[swift-evolution] Add a `clamp` function to Algorithm.swift

James Froggatt james.froggatt at me.com
Fri Mar 10 18:29:38 CST 2017


> On 11 Mar 2017, at 00:21, James Froggatt <james.froggatt at me.com> wrote:
> 
> 
>> On 11 Mar 2017, at 00:05, Xiaodi Wu <xiaodi.wu at gmail.com> wrote:
>> 
>> Some days ago, Ben Cohen laid out the criteria for helper functions in the Standard Library. Here's some of his very enlightening text and the six criteria:
>> 
>>> The operation needs to carry its weight. Even once we have ABI stability, so the size of the std lib becomes less of a concern as it could ship as part of the OS, we still need to keep helper method growth under control. APIs bristling with methods like an over-decorated Xmas tree are bad for usability. As mentioned in the String manifesto, String+Foundation currently has over 200 methods/properties. Helpers are no good if you can’t find them to use them.
>>  
>>> 1. Is it truly a frequent operation?
>>> 2. Is the helper more readable? Is the composed equivalent obvious at a glance?
>>> 3. Does the helper have the flexibility to cover all common cases?
>>> 4. Is there a correctness trap with the composed equivalent? Is there a correctness trap with the helper?
>>> 5. Is there a performance trap with the composed equivalent? Or with the helper?
>>> 6. Does the helper actually encourage misuse?
>> 
>> 
>> The reasons I'm opposed to adding `clamp` are as follows:
>> 
>> It is trivially composed from `min` and `max`, with no correctness traps.
>> 
>> As the discussion above shows, there are correctness traps when you have a `clamp` operation that takes open ranges, whereas the composed form using `min` and `max` does not suffer from the same issue.
>> 
>> It encourages misuse, because Dave's desired use case (for indices) works *only* for arrays and falls down for collections.

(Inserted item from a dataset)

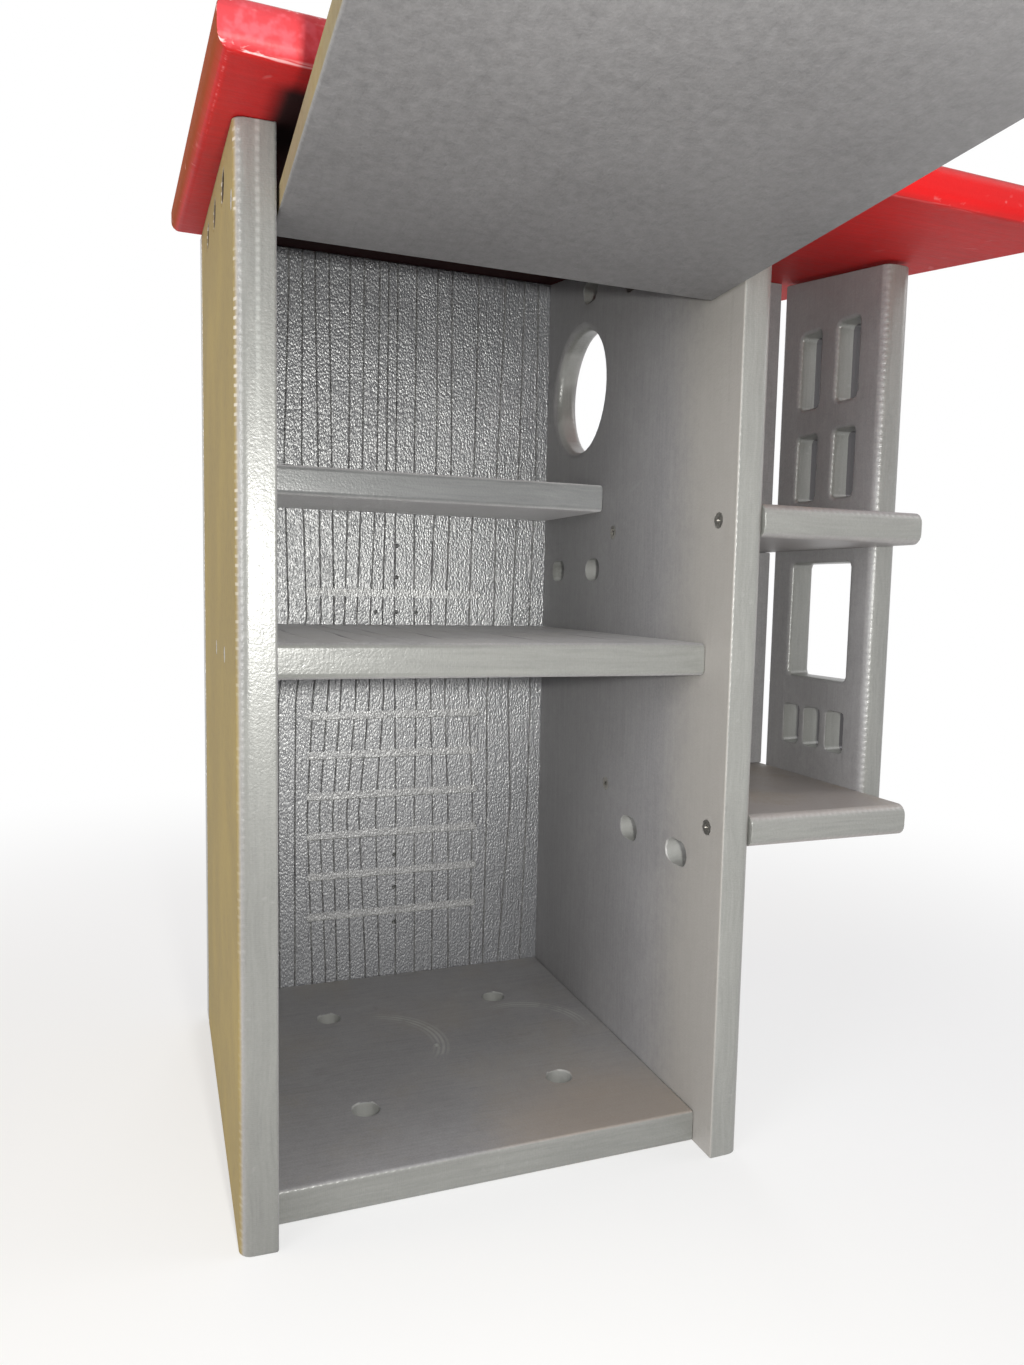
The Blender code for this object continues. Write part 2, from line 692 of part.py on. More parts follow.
def add_panel_cuts(bm):
    """Add the panes and the doorway with rounded rims, and the low slots with crisp ones."""
    rows = [(PORCH_SHELF_TOP, cut, True) for cut in PANES]
    rows += [(PORCH_FLOOR_TOP, cut, True) for cut in DOORWAY]
    rows += [(PORCH_FLOOR_TOP, cut, False) for cut in LOW_SLOTS]
    for base, (setback, centre, width, share), is_rounded in rows:
        tall = share * WALL_FRONT_HEIGHT
        def outline(grow, width=width, tall=tall):
            return rounded_outline(width, tall, PANEL_CUT_CORNER, 2, grow)
        height = base + centre * WALL_FRONT_HEIGHT
        origin = Vector((PORCH_END_X + GAP, FRONT_Y + setback, height))
        if is_rounded:
            add_rounded_hole(bm, origin, outline, PANEL_ROUND, PANEL_ROUND_STEPS)
        else:
            add_eased_hole(bm, origin, AXIS_Y, AXIS_Z, outline, BOARD)


def make_roof():
    """Make the roof board level, turn it askew about its front left corner and tilt it."""
    front = FRONT_Y - ROOF_FRONT_OVERHANG
    low = Vector((-HALF_WIDTH - ROOF_LEFT_OVERHANG, 0.0, 0.0))
    width = PANEL_OUT_X + ROOF_PORCH_OVERHANG - low.x
    run = (REAR_Y - front) / math.cos(ROOF_SLOPE) - width * math.sin(ROOF_TURN)
    high = (low.x + width, run / math.cos(ROOF_TURN), BOARD)
    bm = box_bmesh(low, high)
    rims = []
    for face in ((0, low[0]), (0, high[0]), (1, low[1]), (1, high[1])):
        for z in (low[2], high[2]):
            rims.extend(edges_between(bm, face, (2, z)))
    round_edges(bm, rims, ROUND)
    ease_edges(bm)
    askew = Matrix.Rotation(ROOF_TURN, 3, "Z")
    bmesh.ops.rotate(bm, verts=bm.verts, cent=low, matrix=askew)
    tilt = Matrix.Rotation(ROOF_SLOPE, 3, "X")
    bmesh.ops.rotate(bm, verts=bm.verts, cent=Vector(), matrix=tilt)
    bmesh.ops.translate(bm, verts=bm.verts, vec=Vector((0.0, front, roof_height(front))))
    return finish_object("roof_board", bm, RED_FINISH)


def make_door():
    """Make the front door about its pivot axis, hanging closed, then swing it open."""
    half = INNER_HALF - DOOR_SIDE_GAP
    low = (-half, -DOOR_BOARD / 2, -DOOR_DROP)
    high = (half, DOOR_BOARD / 2, DOOR_PIVOT_INSET)
    bm = box_bmesh(low, high)
    ease_edges(bm, 2 * EASE)
    opening = -math.pi / 2 - DOOR_RISE
    bmesh.ops.rotate(
        bm, verts=bm.verts, cent=Vector(), matrix=Matrix.Rotation(opening, 3, "X")
    )
    pivot = Vector((0.0, PIVOT_Y, PIVOT_Z))
    bmesh.ops.translate(bm, verts=bm.verts, vec=pivot)
    return finish_object("front_door", bm, GREY_FINISH, pivot)


def main():
    clear_scene()
    table = screw_table()
    cut_board(
        make_side_wall("left_side_wall", -HALF_WIDTH), table, lambda bm: add_top_vents(bm, -HALF_WIDTH)
    )
    cut_board(make_side_wall("right_side_wall", INNER_HALF), table, add_right_openings)
    back_wall = make_back_wall()
    cut_board(back_wall, table, add_back_openings)
    groove_back_wall(back_wall)

    cut_board(make_inner_shelf("floor_board", FLOOR_SETBACK, BOARD), table, add_drain_holes)
    lower_shelf = make_inner_shelf("lower_shelf", LOWER_SHELF_SETBACK, LOWER_SHELF_TOP)
    cut_board(lower_shelf, table)
    groove_lower_shelf(lower_shelf)
    cut_board(make_inner_shelf("upper_shelf", UPPER_SHELF_SETBACK, UPPER_SHELF_TOP), table)

    cut_board(make_porch_board("porch_floor", PORCH_FLOOR_TOP), table)
    cut_board(make_porch_board("porch_shelf", PORCH_SHELF_TOP), table)
    lower_top = PORCH_SHELF_TOP - BOARD - GAP
    cut_board(make_porch_back("porch_back_lower", PORCH_FLOOR_TOP + GAP, lower_top), table)
    cut_board(make_porch_back("porch_back_upper", PORCH_SHELF_TOP + GAP), table)
    cut_board(make_porch_panel(), table, add_panel_cuts)

    cut_board(make_roof(), table)
    cut_board(make_door(), table)
    place_screws(table)


main()
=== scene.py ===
"""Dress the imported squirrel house: grey boards, a red roof, steel screws and the stage."""
import json
import math

import bmesh
import bpy
from bpy.props import FloatProperty, FloatVectorProperty, IntProperty, PointerProperty
from mathutils import Matrix, Vector


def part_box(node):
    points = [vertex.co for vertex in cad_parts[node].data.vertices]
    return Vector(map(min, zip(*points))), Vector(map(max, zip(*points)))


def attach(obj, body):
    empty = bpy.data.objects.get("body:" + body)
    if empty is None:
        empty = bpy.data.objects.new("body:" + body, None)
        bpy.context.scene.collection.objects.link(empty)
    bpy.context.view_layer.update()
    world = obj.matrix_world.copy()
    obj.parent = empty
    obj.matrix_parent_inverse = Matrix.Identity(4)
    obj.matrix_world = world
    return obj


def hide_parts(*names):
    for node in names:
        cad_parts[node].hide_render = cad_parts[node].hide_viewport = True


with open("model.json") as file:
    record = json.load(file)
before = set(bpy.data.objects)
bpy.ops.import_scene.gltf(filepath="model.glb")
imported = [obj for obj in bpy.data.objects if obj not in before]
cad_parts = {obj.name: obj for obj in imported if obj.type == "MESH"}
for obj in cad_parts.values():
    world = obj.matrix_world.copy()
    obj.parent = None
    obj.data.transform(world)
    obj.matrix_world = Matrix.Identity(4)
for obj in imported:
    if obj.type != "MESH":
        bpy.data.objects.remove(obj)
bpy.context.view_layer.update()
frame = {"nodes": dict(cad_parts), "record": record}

bl_info = {
    "name": "Squirrel House Looks",
    "version": (1, 0, 0),
    "blender": (4, 5, 0),
    "location": "3D View > Sidebar > Squirrel House",
    "description": "Finishes for a squirrel house built of thick moulded boards",
    "category": "Object",
}

SCREW_NODES = sorted(name for name in frame["nodes"] if "_screw_" in name)


# Settings


def colour_setting(name, description, default):
    """Colour that a user may change."""
    return FloatVectorProperty(
        name=name, description=description, default=default, subtype="COLOR", size=3,
        min=0.0, max=1.0)


def length_setting(name, description, default, low, high):
    """Length that a user may change."""
    return FloatProperty(
        name=name, description=description, default=default, min=low, max=high,
        subtype="DISTANCE", unit="LENGTH")


def power_setting(name, description, default):
    """Power of a lamp that a user may change."""
    return FloatProperty(
        name=name, description=description, default=default, min=0.0, max=500.0, unit="POWER")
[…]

This is similar to the problem which motivates removal of `enumerated()` as discussed in other threads. In this case, it is not guaranteed that a collection with indices `0..<10` has an index 9.
>> 
> 
> You make a good point, but then how exactly did the range-clamping function make it into the standard library in the first place? I can't think of frequent reason to want to clamp a range to within another range putting my mind to it, yet a clamp function on the Bound type has uses with arrays and offers a clear improvement to readability. Then there's the (potential) correctness trap of mixing up min and max, which I find leads me to need to double-check the logic after typing.
> 
> Seeing those criteria just makes it all the more frustrating that the range-clamping version is the one to have made the cut.

Rereading, you're point is that the range-clamping version does solve a correctness trap (and that the Bound version does not?). Could you explain how you reached to this conclusion?

>> 
>> On Fri, Mar 10, 2017 at 4:48 PM, James Froggatt via swift-evolution <swift-evolution at swift.org> wrote:
>>> This topic caught my attention. I support the idea, I'm currently using an extension for this.
>>> 
>>> >>Should “16.clamped(to: 0..<10)” produce 9 or 10?
>>> 
>>> >9
>>> 
>>> Sounds good.
>>> 
>>> >>What about “16.clamped(to: 0..<0)”, which is an empty range?
>>> 
>>> >For `Int`? Crash (which, until about 5 minutes ago, is what I thought would happen if you tried to create a range that’s empty like that). For types that support it, I’d say NaN or something like “nil”/“empty” is the most appropriate return value
>>> 
>>> Nasty but reasonable. I'd support it returning nil in this case, this would provide a warning that the result may not be a valid number, as well as providing this elegant range validation:
>>> 
>>> `if let index = candidate.clamped(to: array.indices) { … }`
>>> 
>>> (or a possible alternative spelling:)
>>> 
>>> `if let index = array.indices.clamp(candidate) { … }`
>>> 
>>> >>Does “16.0.clamped(to: 0..<10)” yield 10.0 or the next-smaller representable Double?
>>> 
>>> >Next-smaller, IMHO. It’s not exactly semantically correct, but AFAIK that’s as correct as Float/Double can be.
>>> 
>>> One could argue the most ‘correct’ value here is the closest representation of the theoretical value, `10.0 - (1 / ∞)`, which should clearly round to 10. However, this also rounds the result back out of the range, meaning it's unsuitable as a result. Both possibilities are, for lack of a better word, ugly.
>>> 
>>> >Mostly though I’d really like to be able to clamp to array indices, which are pretty much always written as a `Range`, rather than a `ClosedRange`. We could write the function for `Range` to only be generic over `Comparable&Integer`, if the floating point corner cases are too much.
>>> 
>>> > - Dave Sweeris
>>> 
>>> My conclusion also. I'd like to see this added to the standard library, if it's in scope for Swift 4.
>>> 
>>> Sidenote: I can't help but think index validation would be better solved in many cases by an optional-returning array subscript (`array[ifPresent: index]`), but I've seen this solution turned down several times due to the lack of discoverability (read: lack of Xcode autocompletion, which I originally thought was a bug until it stayed that way for ~3 years). I'd also like to see this feature get added in some form, eventually.